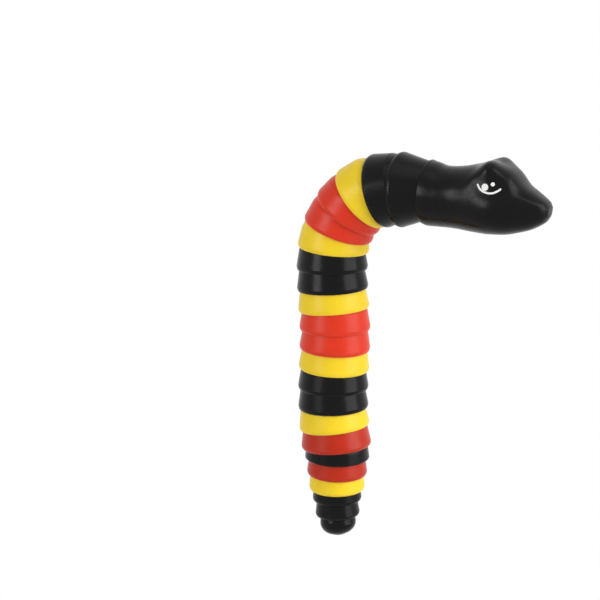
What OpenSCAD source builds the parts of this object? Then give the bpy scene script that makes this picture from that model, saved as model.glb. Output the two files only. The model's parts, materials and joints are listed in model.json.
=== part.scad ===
// Jointed snake toy in millimetres: a chain of cup-shaped links with a moulded head and a tail tip.
// Every link is one moulding. Its skirt rides over the round front of the next link, and inside it
// a blade ends in an open hook that snaps over a crossbar in the next link.
// All hinge axes run along Y, and the snake hangs in the XZ plane with its head towards +X.

/* [Body links] */
// Outer diameter of a body link at its rim
rim_d = 29.2; // [28:0.1:31]
// Distance from one body rim to the next
pitch = 8.4; // [8.3:0.1:9]
// How far the rim stands out from the ball that the front of the same link is part of
flare = 0.2; // [0.1:0.1:0.4]
// How far behind a rim the hinge to the next link lies
hinge_drop = 5.1; // [4.8:0.1:5.3]
// Wall thickness of the mouldings
wall = 1.2; // [0.8:0.1:1.5]
// Running gap between a skirt and the round front inside it
skirt_gap = 0.3; // [0.2:0.05:0.5]
// Height of the rounded lip along the link
lip_h = 1.7; // [1.2:0.1:1.8]
// Largest bend of a body hinge to either side of straight
body_bend = 25; // [10:1:25]

/* [Neck collars] */
// How much wider the two black collars are at their rims than a body link
collar_step = 0.6; // [0:0.1:1.8]
// Distance from the rear collar's rim to the first yellow link's rim
rear_collar_pitch = 8.8; // [8.6:0.1:10]
// Distance from the front collar's rim to the rear collar's rim
front_collar_pitch = 9.4; // [9:0.1:11]
// Distance from the head's rear rim to the front collar's rim
head_pitch = 12; // [11:0.1:13]
// Largest bend of the hinge at the head to either side of straight
head_bend = 16; // [10:1:16]

/* [Tail] */
// How much smaller each of the first three tail links is at its rim than the link before
tail_step = [2.2, 1.8, 1.8]; // [0.5:0.1:3]
// How much smaller the last two tail links are at their rims than the link before
tail_end_step = [2.8, 1.9]; // [0.5:0.1:3]
// How much smaller the tail tip is at its hinge than the rim of the last tail link
tip_step = 3.5; // [2.5:0.1:4]
// Lengths that the first three tail links show
tail_pitch = [5, 7, 6.8]; // [4.9:0.1:8]
// Lengths that the last two tail links show
tail_end_pitch = [4.9, 6.8]; // [4.7:0.1:8]
// Length that the tail tip shows
tip_len = 8; // [7.5:0.1:10]
// Diameter of the tail's blunt end
tip_end_d = 6.4; // [3:0.1:8]
// Distance of each tail hinge behind the rim in front of it
tail_drop = [3.6, 4.2, 3.4]; // [3:0.1:4.5]
// Distance of the last tail hinges behind the rim in front of them
tail_end_drop = [2.6, 3.5, 2.9]; // [2.5:0.1:4]
// Largest bend of a tail hinge to either side of straight
tail_bend = 15; // [5:1:15]

/* [Body hinge] */
// Diameter of the crossbar that the hook snaps over
pin_d = 2.2; // [1.8:0.1:2.4]
// Play around the crossbar inside the hook
pin_play = 0.05; // [0.03:0.01:0.08]
// Wall of the hook around the crossbar
hook_wall = 1.05; // [0.8:0.05:1.2]
// Width of the hook and its blade
blade_w = 5.8; // [4:0.1:6]
// Width of each cheek that carries the crossbar
cheek_w = 1.8; // [1.2:0.1:2]
// Side play between the hook and a cheek
side_gap = 0.3; // [0.2:0.05:0.4]

/* [Tail hinge] */
// Diameter of the thin crossbar in the tail
tail_pin_d = 1.6; // [1.2:0.1:1.8]
// Wall of the small hook around the thin crossbar
tail_hook_wall = 0.7; // [0.5:0.05:0.8]
// Width of the small hook and its blade
tail_blade_w = 4; // [3:0.1:4.2]
// Width of each cheek in the tail
tail_cheek_w = 1.3; // [1:0.1:1.5]

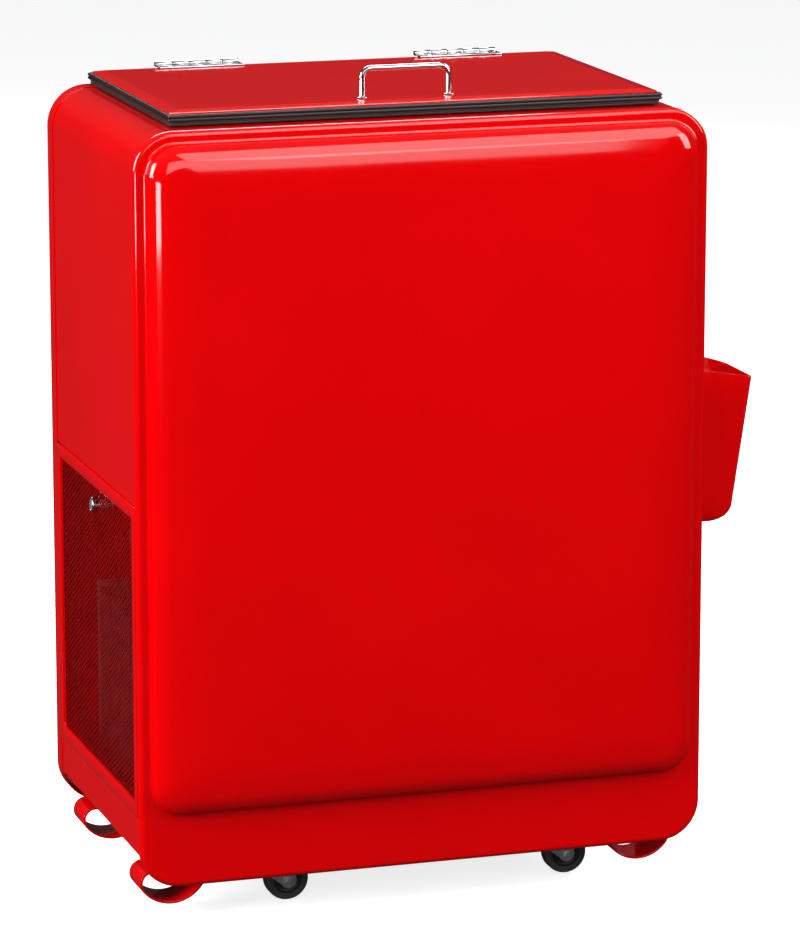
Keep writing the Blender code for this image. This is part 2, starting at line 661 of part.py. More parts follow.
def fan_rotor():
    """A hub and five pitched blades, with a bore for the motor's shaft."""
    start = -243 * MM
    hub = rod(22 * MM, (start, FAN_Y, FAN_Z), 22 * MM, "x", 20)
    blades = []
    for k in range(5):
        blade = box((-1 * MM, -24 * MM, 15 * MM), (1 * MM, 24 * MM, FAN_R))
        blade.transform(
            Matrix.Translation((start + 11 * MM, FAN_Y, FAN_Z))
            @ Matrix.Rotation(2 * pi * k / 5, 4, "X")
            @ Matrix.Rotation(radians(65), 4, "Z")
            @ Matrix.Rotation(pi / 2, 4, "Z")
        )
        blades.append(blade)
    rotor = helper(joined(hub, *blades))
    boolean(rotor, "DIFFERENCE", rod(3.4 * MM, (start - 5 * MM, FAN_Y, FAN_Z), 40 * MM, "x", 12))
    turning(finish("fan_rotor", baked(rotor), "black"), (0, FAN_Y, FAN_Z))


def cord_gland():
    """The inlet for a mains lead, through the rear panel."""
    x, z = GLAND
    profile = [(11, -8), (11, -2), (7.7, -2), (7.7, 0.3), (12, 0.3), (12, 3.3), (7, 4.3), (5.5, 9), (3.5, 9), (3.5, -8)]
    shape = turned([(r * MM, h * MM) for r, h in profile[::-1]], (x, DEPTH, z), "y", 14)
    finish("cord_gland", shape, "black")


# The feet and casters


def foot_path():
    """The strap's middle line of a left foot: flange, shallow arc, tight curl and top arm."""
    level = PAN_LOW - GAP - STRAP / 2
    centre, radius = (-283 * MM, 63 * MM), 42.1 * MM
    bend, curl = 6 * MM, 13.5 * MM
    start, turn = -18, 38.3
    join = arc(centre, radius, start, start, 1)[0]
    drop = (level - bend + bend * sin(radians(180 + start))) - join[1]
    slack = drop / cos(radians(start))
    bend_x = join[0] + bend * cos(radians(start)) - slack * sin(radians(start))
    outer = arc(centre, radius, 180 + turn, 180 + turn, 1)[0]
    curl_centre = (outer[0] + curl * cos(radians(turn)), outer[1] + curl * sin(radians(turn)))
    path = [(-212 * MM, level)]
    path += arc((bend_x, level - bend), bend, 90, 180 + start, 3)
    path += arc(centre, radius, start, -180 + turn, 10)
    path += arc(curl_centre, curl, -180 + turn, -270, 7)[1:]
    path.append((-262 * MM, path[-1][1]))
    return path


def feet():
    for side, sign in (("left", 1), ("right", -1)):
        path = [(sign * x - FOOT_X, z) for x, z in foot_path()]
        for place, low in (("front", FOOT_FRONT), ("rear", FOOT_REAR)):
            strap = strip(path, "xz", low, low + FOOT_WIDTH)
            solidify(finish(f"{place}_{side}_foot", strap, "red"), STRAP, 0)


def fork_mesh():
    """Crown and two legs, with the swivel axis on z and the wheel's middle at y = 0."""
    round_end = 9.7 * MM
    crown = FORK_TOP - FORK_SHEET
    outline = arc((TRAIL, WHEEL_R), round_end, -150, 40, 8)
    outline += [(24 * MM, crown + 0.5 * MM), (-13 * MM, crown + 0.5 * MM), (-13 * MM, crown - 5 * MM)]
    pieces = [rod(20 * MM, (0, 0, crown), FORK_SHEET, segments=28)]
    pieces.append(box((-13 * MM, -FORK_LEG - FORK_SHEET, crown), (24 * MM, FORK_LEG + FORK_SHEET, FORK_TOP)))
    for side in (-1, 1):
        y = side * (FORK_LEG + FORK_SHEET / 2)
        basis = Matrix(((1, 0, 0, 0), (0, 0, -1, y), (0, 1, 0, 0), (0, 0, 0, 1)))
        pieces.append(plate(outline, FORK_SHEET, basis))
    fork = helper(joined(*pieces))
    boolean(fork, "DIFFERENCE", rod(3.3 * MM, (TRAIL, -30 * MM, WHEEL_R), 60 * MM, "y", 16))
    return baked(fork)


def caster_meshes():
    """Every piece of a caster, about the point on the floor under its swivel axis."""
    top = PAN_LOW - GAP
    plate_low = top - 2 * MM
    square = box((-29 * MM, -29 * MM, plate_low), (29 * MM, 29 * MM, top))
    cup_low = FORK_TOP + GAP
    cup = rod(17 * MM, (0, 0, cup_low), plate_low + 1 * MM - cup_low, segments=28)
    grip = FORK_LEG + FORK_SHEET + GAP
    bolt = [rod(3 * MM, (TRAIL, -grip - 1 * MM, WHEEL_R), 2 * grip + 2 * MM, "y", 14)]
    for start, length in ((-grip - 3.5 * MM, 3.5 * MM), (grip, 4.5 * MM)):
        bolt.append(rod(5.2 * MM, (TRAIL, start, WHEEL_R), length, "y", 6))
    hub = [(16.9, 9.4), (16.9, -9.4), (7, -9.4), (7, -11.5), (3.4, -11.5), (3.4, 11.5), (7, 11.5), (7, 9.4)]
    tyre = [(17.3, 9.9), (23.4, 10.3), (25.4, 6.5), (25.4, -6.5), (23.4, -10.3), (17.3, -9.9)]
    middle = (TRAIL, 0, WHEEL_R)
    return {
        "plate": (joined(square, cup), "zinc"),
        "fork": (fork_mesh(), "zinc"),
        "axle_bolt": (joined(*bolt), "zinc"),
        "wheel_hub": (turned([(r * MM, h * MM) for r, h in hub], middle, "y", 16), "black"),
        "tyre": (turned([(r * MM, h * MM) for r, h in tyre], middle, "y", 28), "rubber"),
    }


def casters():
    meshes = caster_meshes()
    for place, y in (("front", CASTER_Y), ("rear", DEPTH - CASTER_Y)):
        for side, x in (("left", -CASTER_X), ("right", CASTER_X)):
            for piece, (mesh, colour) in meshes.items():
                obj = finish(f"{place}_{side}_{piece}", mesh.copy(), colour)
                obj.location = (x, y, 0)
                if piece in ("wheel_hub", "tyre"):
                    obj.data.transform(Matrix.Translation((-TRAIL, 0, -WHEEL_R)))
                    obj.location = (x + TRAIL, y, WHEEL_R)


# The cap bin and the bottle opener


def bin_ring(reach, narrow, z, slope):
    """The bin's outline: square at the case, a small corner in front and a large one at the back."""
    near = 8 * MM
    far = min(42 * MM, (reach - BIN_BACK) * 0.8)
    low, high = BIN_FRONT_Y + narrow, BIN_BACK_Y - narrow
    outline = [(BIN_BACK, low)]
    outline += arc((reach - near, low + near), near, -90, 0, 2)
    outline += arc((reach - far, high - far), far, 0, 90, 4)
    outline.append((BIN_BACK, high))
    return [(x, y, z + slope * (reach - x)) for x, y in outline[::-1]]


def cap_bin():
    """A tapered pocket of sheet with a round lower corner and a rim that slopes outwards."""
    straight = 147 * MM
    low = BIN_REACH - BIN_TAPER * straight
    rings = [bin_ring(BIN_REACH, 0, BIN_RIM, BIN_RIM_SLOPE), bin_ring(low, 0, BIN_RIM - straight, 0)]
    for k in range(1, 5):
        turn = radians(80 * k / 4)
        reach = low - 26 * MM * (1 - cos(turn))
        rings.append(bin_ring(reach, 6 * MM * (1 - cos(turn)), BIN_RIM - straight - 22 * MM * sin(turn), 0))
    solidify(finish("cap_bin", loft(rings, end_cap=True), "red"), SHEET, -1)


def bottle_opener():
    """A screw-on plate with a hooked lip over the cap bin."""
    middle = (BIN_FRONT_Y + BIN_BACK_Y) / 2
    base = box((BIN_BACK, middle - 28 * MM, 640 * MM), (BIN_BACK + 2.5 * MM, middle + 28 * MM, 705 * MM))
    hook = [(0, 690), (12, 688), (20, 680), (20, 668), (14, 664), (13, 668), (16, 671), (15, 678), (9, 682), (0, 683)]
    outline = [(BIN_BACK + 1 * MM + x * MM, z * MM) for x, z in hook]
    basis = Matrix(((1, 0, 0, 0), (0, 0, -1, middle), (0, 1, 0, 0), (0, 0, 0, 1)))
    finish("bottle_opener", joined(base, plate(outline, 30 * MM, basis)), "zinc")


def centre_on_origin():
    """Shifts everything so that the origin is under the middle of the whole object's footprint."""
    pillow_front = -PILLOW_PROUD - PILLOW_CROWN
    gland_back = DEPTH + 9 * MM
    shift = Vector((-(LOCK_FRONT + BIN_REACH) / 2, -(pillow_front + gland_back) / 2, 0))
    for obj in list(parts.objects) + list(cutters.objects):
        obj.location += shift


front_panel()
rear_panel()
body_wrapper()
left_sill_panel()
base_pan()
tub()
drain()
lid()
hinges()
vent()
lock()
condensing_unit()
cord_gland()
feet()
casters()
cap_bin()
bottle_opener()
centre_on_origin()
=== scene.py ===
"""The finished look of a chest cooler on casters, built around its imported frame. Lengths are in metres."""

from math import cos, pi, radians, sin

import bmesh
import bpy
from mathutils import Matrix, Vector


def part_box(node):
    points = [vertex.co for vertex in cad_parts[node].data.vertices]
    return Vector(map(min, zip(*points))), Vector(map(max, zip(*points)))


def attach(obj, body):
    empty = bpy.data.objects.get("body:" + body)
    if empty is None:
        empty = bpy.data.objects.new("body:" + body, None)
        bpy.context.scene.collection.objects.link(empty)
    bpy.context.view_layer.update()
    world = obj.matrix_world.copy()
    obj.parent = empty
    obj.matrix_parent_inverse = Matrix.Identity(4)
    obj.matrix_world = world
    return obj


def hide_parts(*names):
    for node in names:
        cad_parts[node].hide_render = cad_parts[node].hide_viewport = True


bl_info = {
    "name": "Chest Cooler on Casters",
    "version": (1, 0, 0),
    "blender": (4, 5, 0),
    "location": "3D View > Sidebar > Cooler",
    "description": "Builds the finished pieces of an enamelled chest cooler on casters",
    "category": "Object",
}

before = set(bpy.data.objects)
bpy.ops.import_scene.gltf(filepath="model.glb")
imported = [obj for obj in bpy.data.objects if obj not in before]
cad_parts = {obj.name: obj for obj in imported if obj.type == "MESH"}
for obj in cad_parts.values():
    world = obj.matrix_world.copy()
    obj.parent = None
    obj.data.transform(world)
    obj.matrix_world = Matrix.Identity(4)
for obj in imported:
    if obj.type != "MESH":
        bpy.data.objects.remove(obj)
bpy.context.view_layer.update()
MM = 0.001
GAP = 0.3 * MM

# Where the case's middle, front rim and floor are in the frame
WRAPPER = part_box("body_wrapper")
SHIFT = Vector(((WRAPPER[0][0] + WRAPPER[1][0]) / 2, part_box("front_panel")[1][1] - 8 * MM, 0))


def cad(node):
    """A CAD node's lowest and highest corner, about the case's own middle, front rim and floor."""
    low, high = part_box(node)
    return Vector(low) - SHIFT, Vector(high) - SHIFT


CASE_LOW, CASE_TOP = cad("rear_panel")
HALF_W = CASE_TOP.x
DEPTH = CASE_TOP.y
CORNER_R = 47 * MM
EDGE_R = 6 * MM
SHEET = 1.2 * MM
DECK = cad("body_wrapper")[1].z
LID_LOW, LID_HIGH = cad("lid_frame")
LID_X = (LID_LOW.x + LID_HIGH.x) / 2
LID_HALF = (LID_HIGH.x - LID_LOW.x) / 2
LID_TOP = cad("lid_shell")[1].z
TUB_FLOOR = cad("inner_liner")[0].z + 1.5 * MM
VENT_LOW, VENT_HIGH = cad("vent_frame")
BIN_LOW, BIN_HIGH = cad("cap_bin")
HINGES = [(cad(f"{side}_hinge_pin")[0] + cad(f"{side}_hinge_pin")[1]) / 2 for side in ("left", "right")]
LOCK_LOW, LOCK_HIGH = cad("lock_housing")
LOCK = Vector((LOCK_LOW.x, (LOCK_LOW.y + LOCK_HIGH.y) / 2, (LOCK_LOW.z + LOCK_HIGH.z) / 2))


# Meshes


def to_mesh(bm, name="shape"):
    mesh = bpy.data.meshes.new(name)
    bm.to_mesh(mesh)
    bm.free()
    return mesh


def scratch(mesh):
    """An object that lives only until its modifiers are applied."""
    obj = bpy.data.objects.new("scratch", mesh)
    bpy.context.scene.collection.objects.link(obj)
    return obj


def baked(obj):
    """The object's mesh with its modifiers applied. The object is removed."""
    graph = bpy.context.evaluated_depsgraph_get()
    mesh = bpy.data.meshes.new_from_object(obj.evaluated_get(graph))
    bpy.data.objects.remove(obj)
    return mesh


def modified(mesh, kind, **settings):
    """The mesh with one modifier applied."""
    obj = scratch(mesh)
    modifier = obj.modifiers.new(kind.lower(), kind)
    for key, value in settings.items():
        setattr(modifier, key, value)
    return baked(obj)


def bevelled(mesh, width, segments=3, angle=32):
    """Edges sharper than the angle rounded to the width."""
    return modified(
        mesh,
        "BEVEL",
        width=width,
        segments=segments,
        limit_method="ANGLE",
        angle_limit=radians(angle),
        use_clamp_overlap=True,
    )


def sheet(mesh, thickness, offset=-1.0):
    return modified(mesh, "SOLIDIFY", thickness=thickness, offset=offset, use_even_offset=True)


def boolean(mesh, operation, *tools):
    for tool in tools:
        cutter = scratch(tool)
        mesh = modified(mesh, "BOOLEAN", operation=operation, object=cutter, solver="EXACT")
        bpy.data.objects.remove(cutter)
    return mesh


def together(*meshes):
    """Several shells in one mesh, with no cutting."""
    bm = bmesh.new()
    for mesh in meshes:
        bm.from_mesh(mesh)
    return to_mesh(bm)


def moved(mesh, offset=(0, 0, 0), turn=None):
    """A copy of the mesh turned by a matrix and then moved."""
    copy = mesh.copy()
    if turn is not None:
        copy.transform(turn)
    copy.transform(Matrix.Translation(offset))
    return copy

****

> **Task requirements**
From the records above, repeat exactly the lines from the one with "front_panel()" through the one with "obj.data.transform(world)", both included.

> **Response to the exercise**
front_panel()
rear_panel()
body_wrapper()
left_sill_panel()
base_pan()
tub()
drain()
lid()
hinges()
vent()
lock()
condensing_unit()
cord_gland()
feet()
casters()
cap_bin()
bottle_opener()
centre_on_origin()
=== scene.py ===
"""The finished look of a chest cooler on casters, built around its imported frame. Lengths are in metres."""

from math import cos, pi, radians, sin

import bmesh
import bpy
from mathutils import Matrix, Vector


def part_box(node):
    points = [vertex.co for vertex in cad_parts[node].data.vertices]
    return Vector(map(min, zip(*points))), Vector(map(max, zip(*points)))


def attach(obj, body):
    empty = bpy.data.objects.get("body:" + body)
    if empty is None:
        empty = bpy.data.objects.new("body:" + body, None)
        bpy.context.scene.collection.objects.link(empty)
    bpy.context.view_layer.update()
    world = obj.matrix_world.copy()
    obj.parent = empty
    obj.matrix_parent_inverse = Matrix.Identity(4)
    obj.matrix_world = world
    return obj


def hide_parts(*names):
    for node in names:
        cad_parts[node].hide_render = cad_parts[node].hide_viewport = True


bl_info = {
    "name": "Chest Cooler on Casters",
    "version": (1, 0, 0),
    "blender": (4, 5, 0),
    "location": "3D View > Sidebar > Cooler",
    "description": "Builds the finished pieces of an enamelled chest cooler on casters",
    "category": "Object",
}

before = set(bpy.data.objects)
bpy.ops.import_scene.gltf(filepath="model.glb")
imported = [obj for obj in bpy.data.objects if obj not in before]
cad_parts = {obj.name: obj for obj in imported if obj.type == "MESH"}
for obj in cad_parts.values():
    world = obj.matrix_world.copy()
    obj.parent = None
    obj.data.transform(world)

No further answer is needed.